• [TO BE DONE]
Below are records; quote them exactly from the first line through the line that contains "return x, z, p[2] + angle".

• [RECORDS FOR THE EXERCISE]
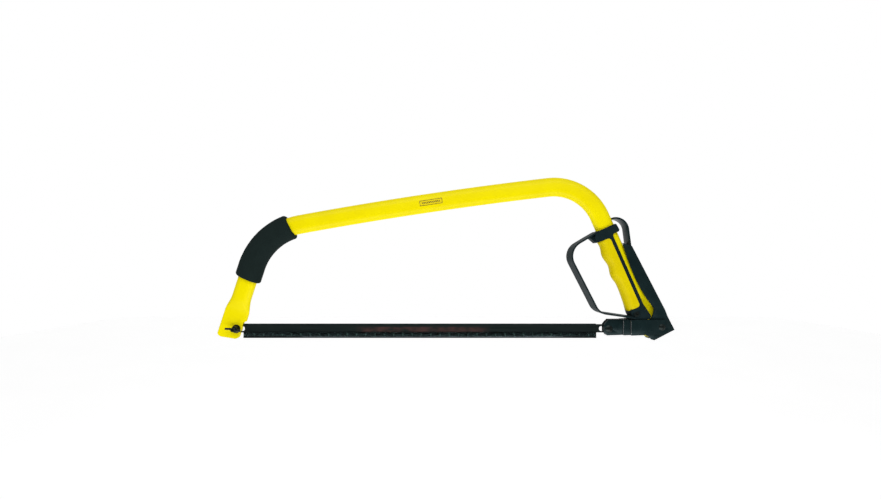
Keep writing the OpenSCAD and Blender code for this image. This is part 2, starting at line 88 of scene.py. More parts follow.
# The blade: its body, the teeth, the tangs and their slots.
BODY_LEN, BODY_SHIFT, BLADE_LEN, BLADE_T = 570, 3.2, 614, 1
BLADE_TOP, TOOTH_TIP, TOOTH_DEPTH, TOOTH_PITCH, TOOTH_FLAT = 8, 13.6, 5.6, 5, 1.4
GULLET, TOOTH_HALF, TOOTH_SET = TOOTH_DEPTH - TOOTH_TIP, (TOOTH_PITCH - TOOTH_FLAT) / 2, 0.22
TANG_LOW, TANG_H, SLOT_L, SLOT_H, SLOT_AT = -6.3, 13.4, 17.5, 8, 295.2
BLADE_MID = PIN[0] / 2 - 1
BODY_MID = BLADE_MID - BODY_SHIFT

# The radii of the tube's holes for the pivot's bush, the front bolt and the guard's screw, and
# how far the cutters for its holes and edges reach to each side.
BUSH_HOLE, BOLT_HOLE, SCREW_HOLE, REACH = 5.5, 3.2, 2.7, 12


# ---------------------------------------------------------------- paths and outlines

def ahead(p, length):
    """A station further along its own heading; a station is (x, z, heading in degrees)."""
    a = radians(p[2])
    return p[0] + length * cos(a), p[1] + length * sin(a), p[2]


def turned(p, radius, angle):
    """The station at the end of a left bend."""
    a, b = radians(p[2]), radians(p[2] + angle)
    x = p[0] - radius * sin(a) + radius * sin(b)
    z = p[1] + radius * cos(a) - radius * cos(b)
    return x, z, p[2] + angle


def across(p, u, v):
    """A point beside a station, u to the right of its heading and v along Y."""
    a = radians(p[2])
    return p[0] + u * sin(a), v, p[1] - u * cos(a)


def run(p, length, count):
    """Stations on a straight, without its first one."""
    return [ahead(p, length * i / count) for i in range(1, count + 1)]


def bend(p, radius, angle, count):
    """Stations round a left bend, without its first one."""
    return [turned(p, radius, angle * i / count) for i in range(1, count + 1)]


# The tube's axis from the lever's pivot at A: the rear bend from B to C, the long top to D, and
# the front bend to E.
TUBE_A = (*PIVOT, 113.8)
TUBE_B = ahead(TUBE_A, REAR_LEG)
TUBE_C = turned(TUBE_B, REAR_R, REAR_TURN)
TUBE_D = turned(TUBE_C, TOP_R, TOP_TURN)
TUBE_E = turned(TUBE_D, FRONT_R, FRONT_TURN)

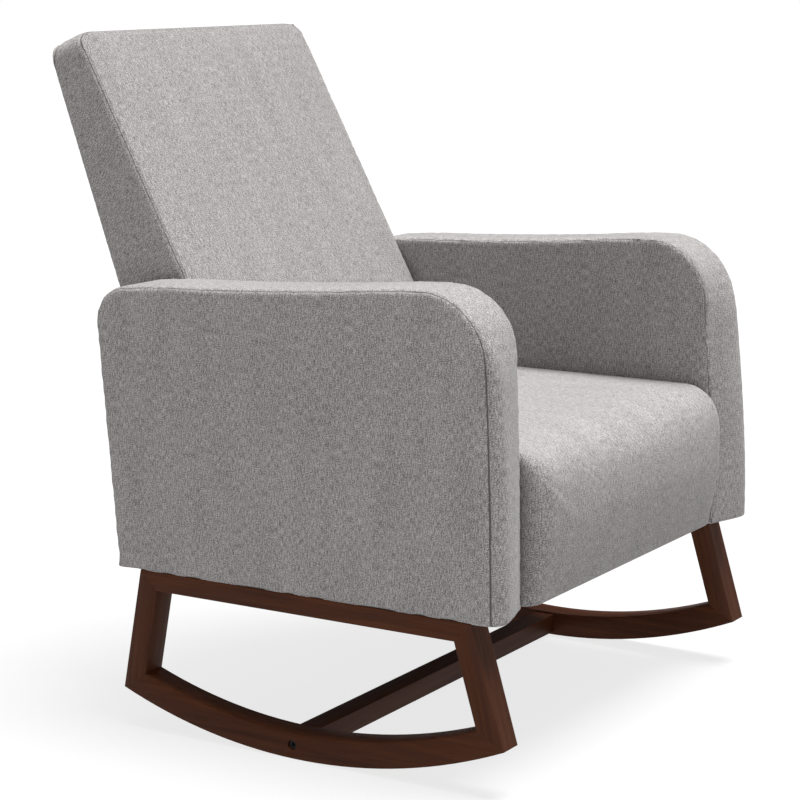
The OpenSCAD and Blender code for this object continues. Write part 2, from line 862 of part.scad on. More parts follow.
module seat_foam() {
    foam_half_w = back_half_w - cover_t;
    color(foam_colour)
        difference() {
            across(-foam_half_w, foam_half_w)
                polygon(seat_outline(cover_t, 0));
            box([-back_half_w, back_half_w],
                [seat_frame_front_y, seat_frame_rear_y], [0, seat_foam_z]);
        }
}

module dust_cover() {
    color(dust_colour)
        box([-back_side_in_x, back_side_in_x],
            [seat_frame_front_y + dust_margin, back_foot_y - dust_margin],
            [dust_z + 1, dust_z + 1 + dust_t]);
}

// Staples driven up through the dust cover into the rails, one row on each rail
module dust_cover_staples() {
    along_x = 2 * floor((seat_rail_in_x - 20) / staple_pitch);
    along_y = 2 * floor((spring_span / 2 - 40) / staple_pitch);
    mid_y = (seat_frame_front_y + seat_frame_rear_y) / 2;
    row_y = spring_span / 2;
    row_x = seat_rail_in_x + seat_rail_t / 4;
    color(steel_colour) {
        for (i = [0 : along_x])
            for (end = ENDS)
                translate([(i - along_x / 2) * staple_pitch, mid_y + end * row_y, 0])
                    staple();
        for (i = [0 : along_y])
            for (side = SIDES)
                translate([side * row_x, mid_y + (i - along_y / 2) * staple_pitch, 0])
                    rotate([0, 0, 90]) staple();
    }
}

module staple() {
    translate([-staple_w / 2, -staple_t / 2, dust_z + 1 - staple_t])
        cube([staple_w, staple_t, staple_t]);
}

// ---- Back ----

back_corners = [
    [back_front_at(back_sole_z), back_sole_z],
    back_top_front,
    back_top_rear,
    [back_bend_y, back_bend_z],
    [back_foot_y, frame_z],
    [seat_frame_rear_y, frame_z],
    [seat_frame_rear_y, back_sole_z]];
back_edges = len(back_corners);
back_len = norm(back_corners[1] - back_corners[0]);
back_spare = 5;
back_skin = inset(back_corners, [for (i = [1 : back_edges]) cover_t]);
// The same with the top raised clear, for bodies that the front view cuts to height
back_tall = inset(back_corners, [0, -back_spare, 0, 0, 0, 0, 0]);
back_tall_skin = inset(back_corners, [cover_t, -back_spare, cover_t, cover_t, cover_t,
    cover_t, cover_t]);
back_bore = inset(back_corners, [-1, -back_spare, -1, -1, -1, -1, -1]);

// Front view of the back, d inside the covers: its width across, and the distance down
// from the plane of its top
function back_face(d) =
    let (w = back_half_w - d, r = back_corner_r - d)
    rounded([[-w, 2 * back_len], [-w, d], [w, d], [w, 2 * back_len]], [0, r, r, 0]);

// Body of the back whose side view is drawn in [y, z], cut to the front view
module back_body(d) {
    top = back_top_rear - back_top_front;
    intersection() {
        across(-base_w, base_w) children();
        translate([0, back_top_front.x, back_top_front.y])
            rotate([atan2(top.y, top.x) - 90, 0, 0])
                linear_extrude(2 * back_len, center = true)
                    polygon(back_face(d));
    }
}

module back_front_cover() {
    color(fabric_colour)
        back_body(cover_t)
            polygon([back_corners[0], back_tall[1], back_tall_skin[1], back_skin[0]]);
}

module back_rear_cover() {
    color(fabric_colour)
        back_body(cover_t)
            polygon([back_tall[2], back_corners[3], back_corners[4],
                back_skin[4], back_skin[3], back_tall_skin[2]]);
}

module back_boxing() {
    color(fabric_colour)
        difference() {
            back_body(0) polygon(back_tall);
            back_body(cover_t) polygon(back_bore);
            for (side = SIDES)
                side_bolt_holes(side, bolt_bore_d, back_side_out_x, arm_in_x + 1);
        }
}

// Foam behind the front cover, from the sole of the back up and over its top
back_top_pad = back_corner_r + 3;
back_foam_inner = inset(back_corners, [back_foam_rear, back_top_pad, cover_t, cover_t,
    cover_t, cover_t, cover_t]);

module back_foam() {
    color(foam_colour)
        back_body(cover_t)
            polygon([back_skin[0], back_tall_skin[1], back_tall_skin[2],
                back_foam_inner[2], back_foam_inner[1], back_foam_inner[0]]);
}

// Plywood side, cut to the back's outline behind the foam and the straps
back_side_outline = inset(back_corners, [back_core, back_top_pad + 1, back_rear_gap,
    back_rear_gap, 4, 0, 4]);

module back_side(side) {
    color(ply_colour)
        difference() {
            on_side(side, back_side_in_x, back_side_out_x) polygon(back_side_outline);
            side_bolt_holes(side, bolt_bore_d, back_side_in_x - 1, back_side_out_x + 1);
        }
}

module back_right_side() back_side(RIGHT);
module back_left_side() back_side(LEFT);

// Board between the sides, flush with their front edges, from s0 to s1 up the slope
module back_cross_rail(s0, s1) {
    up = [sin(back_lean), cos(back_lean)];
    away = right_of(up);
    foot = back_corners[0] + away * back_core;
    color(pine_colour)
        across(-back_side_in_x, back_side_in_x)
            polygon([foot + up * s0, foot + up * s1,
                foot + up * s1 + away * back_rail_t, foot + up * s0 + away * back_rail_t]);
}

back_rail_w = 50;
back_top_margin = back_corner_r + 4;
back_foot_margin = 45;

module back_top_rail() {
    back_cross_rail(back_len - back_top_margin - back_rail_w, back_len - back_top_margin);
}

module back_lower_rail() {
    back_cross_rail(back_foot_margin, back_foot_margin + back_rail_w);
}

// Elastic straps stretched over the front edges of the plywood sides
module back_straps() {
    up = [sin(back_lean), cos(back_lean)];
    away = right_of(up);
    foot = back_corners[0] + away * (back_foam_rear + strap_slack);
    strap_t = back_web_t - 2 * strap_slack;
    first = back_foot_margin;
    last = back_len - back_top_margin - strap_w;
    color(strap_colour)
        for (i = [0 : strap_count - 1]) {
            s = first + (last - first) * i / (strap_count - 1);
            across(-back_side_out_x, back_side_out_x)
                polygon([foot + up * s, foot + up * (s + strap_w),
                    foot + up * (s + strap_w) + away * strap_t,
                    foot + up * s + away * strap_t]);
        }
}

right_rocker();
left_rocker();
right_front_post();
left_front_post();
right_rear_post();
left_rear_post();
right_top_rail();
left_top_rail();
crossbar();
frame_dowels();
crossbar_bolts();
barrel_nuts();
base_bolts();
base_washers();
base_tee_nuts();
seat_front_rail();
seat_rear_rail();
seat_right_rail();
seat_left_rail();
seat_corner_blocks();
seat_springs();
spring_clips();
spring_pad();
seat_foam();
seat_cover();
dust_cover();
dust_cover_staples();
right_arm_outer_cover();
left_arm_outer_cover();
right_arm_inner_cover();
left_arm_inner_cover();
right_arm_boxing();
left_arm_boxing();
right_arm_foam();
left_arm_foam();
right_arm_outer_board();
left_arm_outer_board();
right_arm_inner_board();
left_arm_inner_board();
right_arm_front_post();
left_arm_front_post();
right_arm_rear_post();
left_arm_rear_post();
right_arm_top_plank();
left_arm_top_plank();
right_arm_bottom_plank();
left_arm_bottom_plank();
arm_bolts();
arm_bolt_washers();
arm_insert_nuts();
back_right_side();
back_left_side();
back_top_rail();
back_lower_rail();
back_straps();
back_foam();
back_front_cover();
back_boxing();
back_rear_cover();
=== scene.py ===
import json
import math

import bpy
import numpy as np
from bpy.props import FloatProperty, FloatVectorProperty, IntProperty, PointerProperty
from bpy.types import Operator, Panel, PropertyGroup
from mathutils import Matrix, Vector

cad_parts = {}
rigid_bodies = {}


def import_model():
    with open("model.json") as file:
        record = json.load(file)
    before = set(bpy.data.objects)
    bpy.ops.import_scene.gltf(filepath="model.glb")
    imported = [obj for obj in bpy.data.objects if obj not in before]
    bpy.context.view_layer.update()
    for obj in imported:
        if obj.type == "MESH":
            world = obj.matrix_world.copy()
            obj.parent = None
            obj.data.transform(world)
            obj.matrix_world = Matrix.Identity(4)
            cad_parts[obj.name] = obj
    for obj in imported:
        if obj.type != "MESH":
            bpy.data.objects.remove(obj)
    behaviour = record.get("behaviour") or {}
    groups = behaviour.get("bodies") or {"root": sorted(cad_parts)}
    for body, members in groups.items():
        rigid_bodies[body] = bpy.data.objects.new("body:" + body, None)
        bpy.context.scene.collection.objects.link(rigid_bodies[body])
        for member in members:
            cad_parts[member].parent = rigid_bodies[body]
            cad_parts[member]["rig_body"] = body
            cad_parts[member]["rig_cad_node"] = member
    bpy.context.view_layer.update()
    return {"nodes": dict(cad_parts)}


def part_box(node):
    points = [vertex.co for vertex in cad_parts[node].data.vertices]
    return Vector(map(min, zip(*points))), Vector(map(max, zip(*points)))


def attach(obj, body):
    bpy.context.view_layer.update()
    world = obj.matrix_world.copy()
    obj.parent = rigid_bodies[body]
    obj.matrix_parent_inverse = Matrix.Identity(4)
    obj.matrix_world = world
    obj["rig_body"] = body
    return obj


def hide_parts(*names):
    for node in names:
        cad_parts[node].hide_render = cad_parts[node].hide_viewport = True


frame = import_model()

bl_info = {
    "name": "Upholstered rocking chair",
    "version": (1, 0, 0),
    "blender": (4, 5, 0),
    "location": "3D View > Sidebar > Rocking chair",
    "description": "Upholstery, timber finish and studio for a nursery rocking chair",
    "category": "Add Mesh",
}

SIDES = ("right", "left")
QUARTER = math.pi / 2

# Studio: strengths as the light and the camera meet them, and the camera's place.
SKY_LOW = 0.05
SKY_HIGH = 1.0
SKY_POWER = 3.5
BACKDROP = 1.0
FLOOR_SEEN = 0.78
FLOOR_GLOW = 0.42
SUN_TURN = (8, 9)
SUN_POWER = 4.5
SUN_WIDTH = 30
CAMERA_PLACE = (-2.90166, -1.71122, 1.04994)
CAMERA_TURN = (79.533, 0, -58.479)
CAMERA_LENS = 108

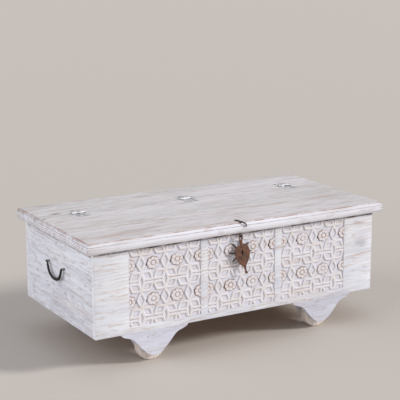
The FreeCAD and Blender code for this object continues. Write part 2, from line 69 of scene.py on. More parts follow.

• [RESPONSE]
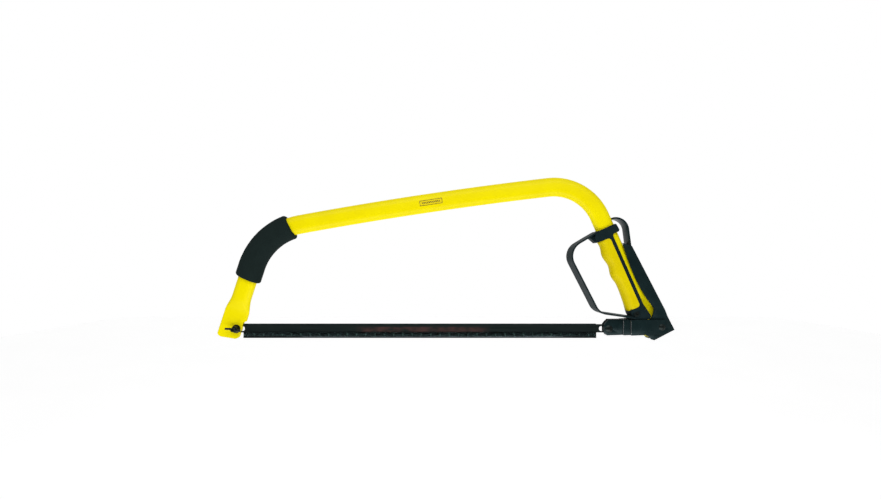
Keep writing the OpenSCAD and Blender code for this image. This is part 2, starting at line 88 of scene.py. More parts follow.
# The blade: its body, the teeth, the tangs and their slots.
BODY_LEN, BODY_SHIFT, BLADE_LEN, BLADE_T = 570, 3.2, 614, 1
BLADE_TOP, TOOTH_TIP, TOOTH_DEPTH, TOOTH_PITCH, TOOTH_FLAT = 8, 13.6, 5.6, 5, 1.4
GULLET, TOOTH_HALF, TOOTH_SET = TOOTH_DEPTH - TOOTH_TIP, (TOOTH_PITCH - TOOTH_FLAT) / 2, 0.22
TANG_LOW, TANG_H, SLOT_L, SLOT_H, SLOT_AT = -6.3, 13.4, 17.5, 8, 295.2
BLADE_MID = PIN[0] / 2 - 1
BODY_MID = BLADE_MID - BODY_SHIFT

# The radii of the tube's holes for the pivot's bush, the front bolt and the guard's screw, and
# how far the cutters for its holes and edges reach to each side.
BUSH_HOLE, BOLT_HOLE, SCREW_HOLE, REACH = 5.5, 3.2, 2.7, 12


# ---------------------------------------------------------------- paths and outlines

def ahead(p, length):
    """A station further along its own heading; a station is (x, z, heading in degrees)."""
    a = radians(p[2])
    return p[0] + length * cos(a), p[1] + length * sin(a), p[2]


def turned(p, radius, angle):
    """The station at the end of a left bend."""
    a, b = radians(p[2]), radians(p[2] + angle)
    x = p[0] - radius * sin(a) + radius * sin(b)
    z = p[1] + radius * cos(a) - radius * cos(b)
    return x, z, p[2] + angle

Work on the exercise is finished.